Under our constitution a law may be voided in two ways, the Supreme Court may overturn it or the Congress may pass a new law replacing or voiding the an old law. But can a President refuse to enforce a law?  ChestOfBooks.com has a post on the topic, Obligation Of The President To Enforce Laws Believed By Him To Be Unconstitutional, which makes this point,
The President is an agent selected by the people, for the express purpose of seeing that the laws of the land are executed. If, upon his own judgment, he refuse to execute a law and thus nullifies it, he is arrogating to himself controlling legislative functions, and laws have but an advisory, recommendatory character, depending for power upon the good-will of the President. ...The President has not been given the power to defeat the will of the people or of the legislature as embodied in law.
In 1867 Congress passed the Tenure of Office Act, enacted over the veto of President Andrew Johnson, which denied the President of the United States the power to remove a Cabinet Official who had been appointed by a past President without the advice and consent of the United States Senate. Andrew Johnson refused to accept the law and fired Secretary of War Edwin Stanton which led to Congress holding Impeachment hearings for the President's refusal to uphold the Tenure of Office Act. Johnson won his Impeachment trial by a single vote in the Senate.
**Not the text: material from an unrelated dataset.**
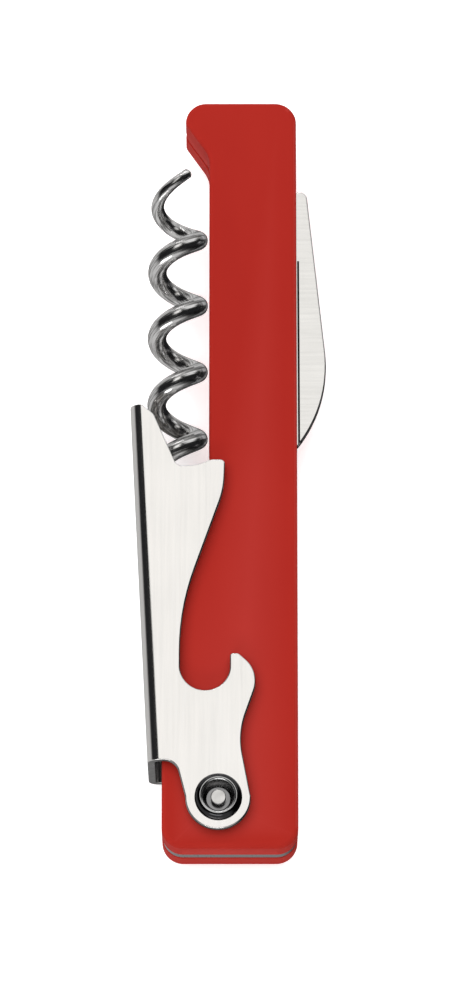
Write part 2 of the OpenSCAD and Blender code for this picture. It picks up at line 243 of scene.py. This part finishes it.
def combine(mesh, tools, operation):
    """The mesh after each tool is cut from it or joined to it."""
    target = temporary(mesh)
    helpers = [temporary(tool) for tool in tools]
    for helper in helpers:
        modifier = target.modifiers.new("combine", "BOOLEAN")
        modifier.operation = operation
        modifier.solver = "EXACT"
        modifier.object = helper
    done = target.evaluated_get(bpy.context.evaluated_depsgraph_get())
    result = bmesh.new()
    result.from_mesh(done.to_mesh())
    for thing in [target] + helpers:
        bpy.data.objects.remove(thing)
    return result


def score(mesh, point, normal):
    """Extra edges where a plane crosses the mesh."""
    everything = mesh.verts[:] + mesh.edges[:] + mesh.faces[:]
    bmesh.ops.bisect_plane(mesh, geom=everything, plane_co=point, plane_no=normal, dist=1e-4)


def both_sides(rim):
    """Levels of a flat piece from those of its upper rim, which start at its top."""
    return [(-z, inset) for z, inset in rim] + [(z, inset) for z, inset in reversed(rim)]


def piece(name, mesh, body, material, nodes, sharp=32):
    """A finished object from a mesh in millimetres."""
    mesh.transform(Matrix.Scale(MM, 4))
    data = bpy.data.meshes.new(name)
    mesh.to_mesh(data)
    mesh.free()
    for face in data.polygons:
        face.use_smooth = True
    data.set_sharp_from_angle(angle=math.radians(sharp))
    data.materials.append(material)
    thing = bpy.data.objects.new(name, data)
    bpy.context.scene.collection.objects.link(thing)
    normals = thing.modifiers.new("normals", "WEIGHTED_NORMAL")
    normals.keep_sharp = True
    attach(thing, body)
    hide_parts(*nodes)
    return thing


# ---- materials ----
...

Did this set a legal precendent for a President to refuse to enforce or obey a law he considers unconstitutional? I'm not sure and I suspect that issue is still open to debate. See http://www.justice.gov/olc/nonexcut.htm for more details. But let's set that aside and return to waivers. A waiver is not issued over constitutional concerns. It's not issued equally to everyone over some objection to a law. In the instance of ObamaCare we're talking about a law the President passionately endorses! Instead waivers represent an arbitrary Executive decision regarding over whom the law will be enforced and who gets to ignore it. Professor Hamburger notes that there is historical precedent for this - but it's a precedent for Kings who are above the Law. The American constitution was carefully created to breakup Kingly power between the three branches of government so that no single individual or legislative body had total power.

Bottom Line

When the current session of Congress convened in January of 2010 with a new Republican majority, their first act of business was to read aloud the entire Constitution before the assembly. Their opponents mocked them for this. But it was done as a reminder that all branches of government are governed by the Constitution and must live within its restrictions. That is a lesson our Federal government appears to have forgotten.